- Genre: Fantasy Adventure Comedy
- Written by: Vijay Krishna Acharya
- Directed by: Vijay Krishna Acharya
- Starring: Kinshuk Vaidya Hansika Motwani Madhur Mittal Shehzad Khan
- Opening theme: "Shaka Laka Boom Boom" by KK
- Country of origin: India
- No. of seasons: 4
- No. of episodes: 491

Production
- Editor: Manish Mistry
- Running time: 24 minutes
- Production companies: UTV Software Communications (2000–2004) Rose Audio Visuals (2003)

Original release
- Network: DD National
- Release: 15 October 2000 – 6 May 2001
- Network: StarPlus
- Release: 19 August 2002 – 10 October 2004

= Shaka Laka Boom Boom =

Indian Television Series

Shaka Laka Boom Boom is an Indian children's fantasy adventure television series. It was written and directed by Vijay Krishna Acharya. Merchandise based on the series were also launched in markets.

==Plot==

Sanju is an ordinary, courageous and compassionate boy. One day, he discovers a magical pencil imbued with the power to bring to life the sketches it creates.

As Sanju begins to grasp the abilities of the magical pencil, he inadvertently draws the attention of a gang of thieves, led by a criminal named Tiger. Assisting Tiger is a magician named Kalicharan who wants the pencil for its limitless potential.

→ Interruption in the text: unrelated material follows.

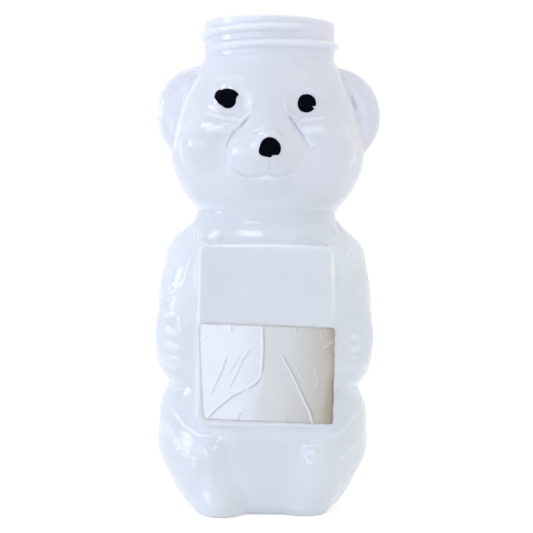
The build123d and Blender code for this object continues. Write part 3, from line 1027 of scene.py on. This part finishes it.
def label_places(s, t):
    """Columns and rows of the label's grid in the photograph."""
    left = np.array(LABEL_LEFT)
    right = np.array(LABEL_RIGHT)
    tall = left[-1, 1] - left[0, 1]
    stops = (left[:, 1] - left[0, 1]) / tall
    from_end = np.minimum(t, 1 - t) * tall
    shuffle = np.random.default_rng(11)
    start = np.interp(t, stops, left[:, 0]) + corner_inset(from_end, CORNER_LEFT)
    end = np.interp(t, stops, right[:, 0]) - corner_inset(from_end, CORNER_RIGHT)
    start += ragged(t, RAGS_DOWN, 0.25, shuffle)
    end += ragged(t, RAGS_DOWN, 0.35, shuffle)
    top = left[0, 1] + (right[0, 1] - left[0, 1]) * s + ragged(s, RAGS_ACROSS, 0.3, shuffle)
    foot = left[-1, 1] + (right[-1, 1] - left[-1, 1]) * s + ragged(s, RAGS_ACROSS, 0.35, shuffle)
    column = start[:, None] + (end - start)[:, None] * s
    row = top + (foot - top) * t[:, None]
    return column.ravel(), row.ravel()


def creases(column, row):
    """How far the label's creases lift it, where they get a painted highlight, and where painted shade lies
    beside them.
    """
    lift, crease_highlight, shade = np.zeros((3, len(column)))
    for line, half_width, peak in LABEL_CREASES:
        off, share = line_distance(column, row, line)
        off = off * LABEL_PIXEL / half_width
        fade = fade_in(share, CREASE_FADE)
        lift += peak * np.exp(-(off**CREASE_POWER)) * (0.5 + 0.5 * fade)
        crease_highlight = np.maximum(crease_highlight, np.exp(-(off**2)) * min(1, peak / FOLD_PEAK) * fade)
        beside, share = line_distance(column - SHADE_OFFSET, row, line)
        beside = np.exp(-((beside * LABEL_PIXEL / half_width / SHADE_SPREAD) ** 2))
        shade = np.maximum(shade, beside * min(1, peak / SHADE_PEAK) * fade)
    return lift, crease_highlight, shade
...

Throughout the first season, Sanju uses the enchanted pencil to help his friends while Tiger and his followers continue their pursuit of it, sometimes almost succeeding, only to be foiled by Sanju's quick thinking. Later, Sanju sacrifices the magical pencil to save the world.

The second season centres on an alien, Shaan, and his adventures with the magical pencil. The third season focuses on Sanju and Shaan attending a magic school called Jadoo High. In the fourth season, Sanju travels to the year 2022 to protect his future family.

==Cast==

- Vishal Solanki as Sanju (2000–2001)
  - Kinshuk Vaidya as Sanju (2002–2004)
- Rahul Joshi as Shaan/Neeraj's sidekick
- Kalyani Nerurkar as Zoya/Nito
- Hansika Motwani as Karuna/Shona
- Frank Anthony as Chandu
- Sainee Raj as Ritu
- Reema Vohra as Sanjana
- Adnan Jp as Mr. Jagoo
- Madhur Mittal as Tito
- Nikhil Yadav as Partho / Poisdon
- Mamik Singh / Rushad Rana as Adult Sanju / Sandros
- Tanvi Hegde as Fruity
- Tushar Dalvi as Raj: Sanju's father (2000–2001)
- Sudha Chandran as Sanju's mother (2000–2001)
- Lata Sabharwal as Sanju's Mother
- Ashiesh Roy as Partho's father
- Aditya Kapadia as Jhumru
- Pallavi Rao as Karuna Maami
- Vaishali Thakkar as Lalita
- Amrapali Gupta as Kitty (2003–2004)
- Romit Raaj as Karan (2003)
- Jennifer Winget as Piya (2003)
- Chahatt Khanna as Simple (Ex) / Jay Rani
- Tanmay Jahagirdar as Sunny
- Ishita Sharma as Simple
- Ronak Kotecha as Silly Point
- Mehul as Short Leg
- KK Goswami as Crystal
- Shehzad Khan as Tiger
- Sachin Singh as Monu
- Jagesh Mukati as Mangu
- Kurush Deboo as Colonel K.K. aka K.K. Uncle
- Bharati Achrekar as School Principal
- Jarrar Choudhry as Inspector Abhinav
- Ankit Shah as Sanju's cousin Sumit
- Manish Wadhwa as Ajit Bhalla
- Lalit Parimoo as Acharya Odin, Principal of Jadoo High

==Broadcasting==
The first season aired on DD National on 15 October 2000, and the show was later moved to Star Plus for subsequent seasons. The Star Plus run began on 19 August 2002 and cast Kinshuk Vaidya as Sanju. The series was rerun several times on Star Utsav, Disney Channel India, STAR One, Disney XD and Hungama TV. The show was dubbed into Tamil for Vijay TV.